Adapun dugaan aliran dana hasil korupsi untuk perawatan wajah keluarga Syahrul itu diungkapkan Wakil Ketua Komisi Pemberantasan Korupsi (KPK) Alexander Marwata dalam konferensi pers beberapa waktu lalu.
“Sepanjang yang kami ketahui soal keluarga itu tidak ada,” kata kuasa hukum keluarga Syahrul, Djamaludin Koedoeboen dalam konferensi pers di kantornya, Jalan Warung Buncit, Jakarta Selatan, Selasa (24/10/2023).
Meski demikian, Djamaludin menyebutkan, pihaknya memaklumi KPK yang berwenang mengungkapkan penjelasan apapun terkait dugaan korupsi Syahrul.
Ia enggan menjelaskan lebih lanjut terkait sejumlah dugaan penggunaan uang hasil korupsi keluarga Syahrul lebih lanjut.
Menurutnya, pengacara Syahrul, Febri Diansyah lebih mengetahui persoalan tersebut karena mengawal kasus ini sejak awal.
Sementara, Djamaludin dan timnya baru mendapatkan kuasa dari keluarga Syahrul pada 15 Oktober 2023 kemarin.
“Barangkali Mas Febri lah, karena kan Mas Febri yang kemudian dari awal mendrive ini case sehingga beliau tahu lebih banyak,” tuturnya.
Sebelumnya, Alexander Marwata menyebut, keluarga inti Syahrul diduga menikmati uang hasil korupsi pemerasan dalam jabatan dan gratifikasi.
Berdasarkan temuan tim penyidik, uang panas itu diduga digunakan untuk biaya pengobatan dan perawatan wajah keluarganya dengan nilai miliaran rupiah.
Selain perawatan wajah, uang diduga hasil korupsi itu juga digunakan untuk biaya renocasi rumah, membayar cicilan kartu kredit, dan cicilan pembelian mobil Alphard.
Selain Syahrul, perkara ini juga menyeret dua anak buahnya yakni, Sekretaris Jenderal (Sekjen) Kementan Kasdi Subagyono dan Direktur Alat dan Mesin Pertanian Muhammad Hatta sebagai tersangka.

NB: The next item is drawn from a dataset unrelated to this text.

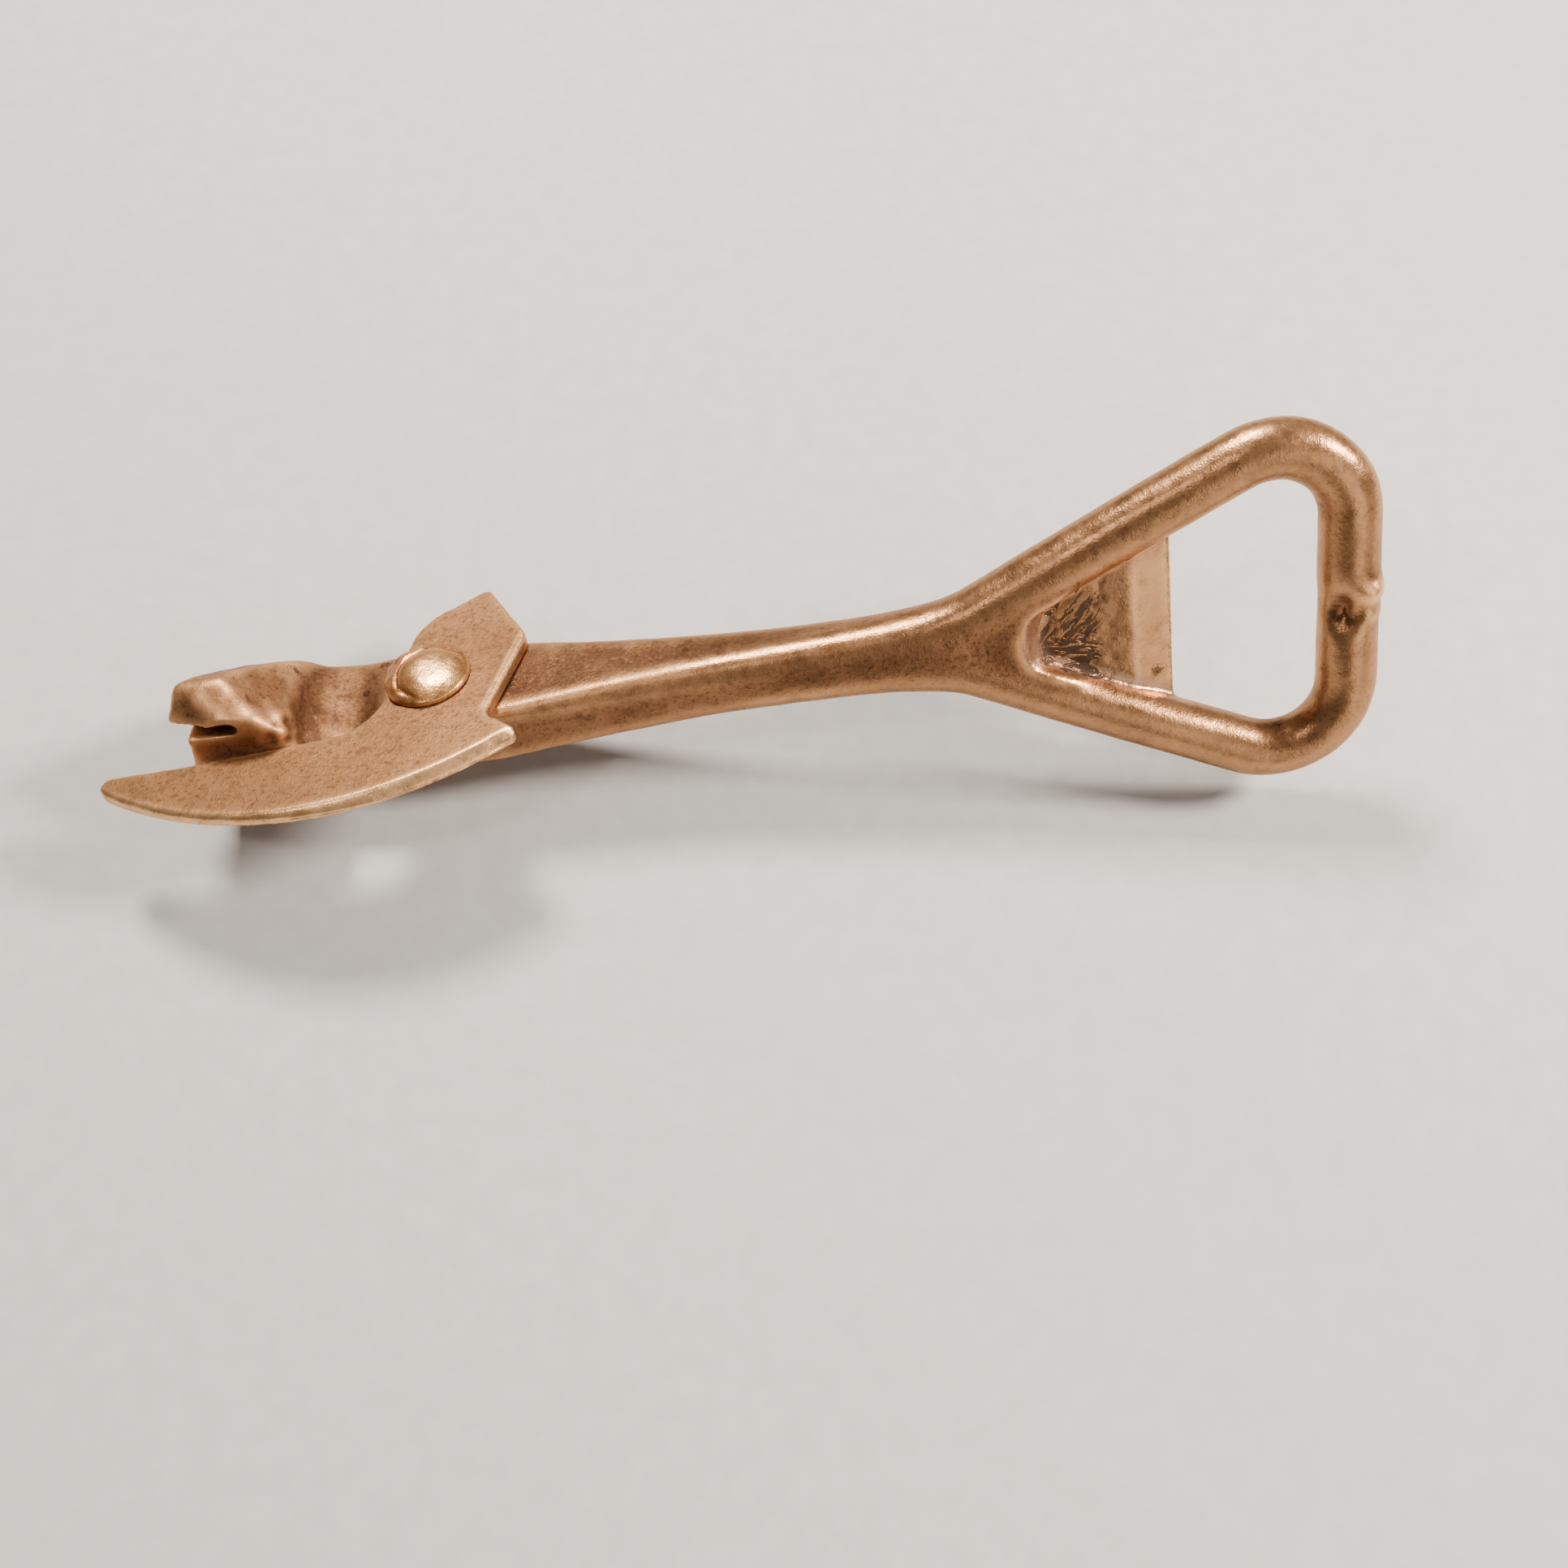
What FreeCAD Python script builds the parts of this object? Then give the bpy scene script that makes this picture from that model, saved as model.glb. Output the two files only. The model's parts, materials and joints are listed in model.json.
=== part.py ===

“Penggunaan uang oleh Syahrul yang juga diketahui Kasdi dan Hatta antara lain untuk pembayaran cicilan kartu kredit dan cicilan pembelian Alphard milik Syahrul,” kata Wakil Ketua KPK Johanis Tanak dalam konferensi pers di KPK, Jakarta, Rabu (11/10/2023).
Adapun uang yang digunakan untuk cicilan tersebut, dikumpulkan oleh Kasdi dan Hatta dari para pegawai negeri sipil (PNS) eselon I dan II di lingkungan Kementan.
Mereka diduga mengutip setoran itu secara paksa dari para pejabat Kementan. Mereka antara lain, Direktur jenderal, Kepala Badan hingga Sekretaris di masing-masing eselon I.
Nilainya mencapai 4.000 hingga 10.000 dollar Amerika Serikat (AS) per bulan.
Tanak mengatakan, uang panas itu diduga digunakan untuk memenuhi kebutuhan pribadi Syahrul dan keluarganya.
Menurut Tanak, jumlah keseluruhan uang panas yang dinikmati Syahrul, Kasdi, dan Hatta sekitar Rp 13,9 miliar.
“Penelusuran lebih mendalam masih terus dilakukan tim penyidik,” ujar Tanak.
Karena perbuatannya, mereka disangka melanggar Pasal 12 huruf e dan Pasal 12 B Undang-Undang Republik Indonesia Nomor 31 Tahun 1999 tentang Pemberantasan Tindak Pidana Korupsi sebagaimana telah diubah dengan Undang-Undang Republik Indonesia Nomor 20 Tahun 2001 tentang Perubahan Atas Undang-Undang Nomor 31 Tahun 1999 tentang Pemberantasan Tindak Pidana Korupsi.
Syahrul Yasin Limpo juga dijerat dengan Pasal 3 dan pasal 4 Undang-Undang RI Nomor 8 Tahun 2010 tentang Pencegahan dan Pemberantasan Tindak Pidana Pencucian Uang.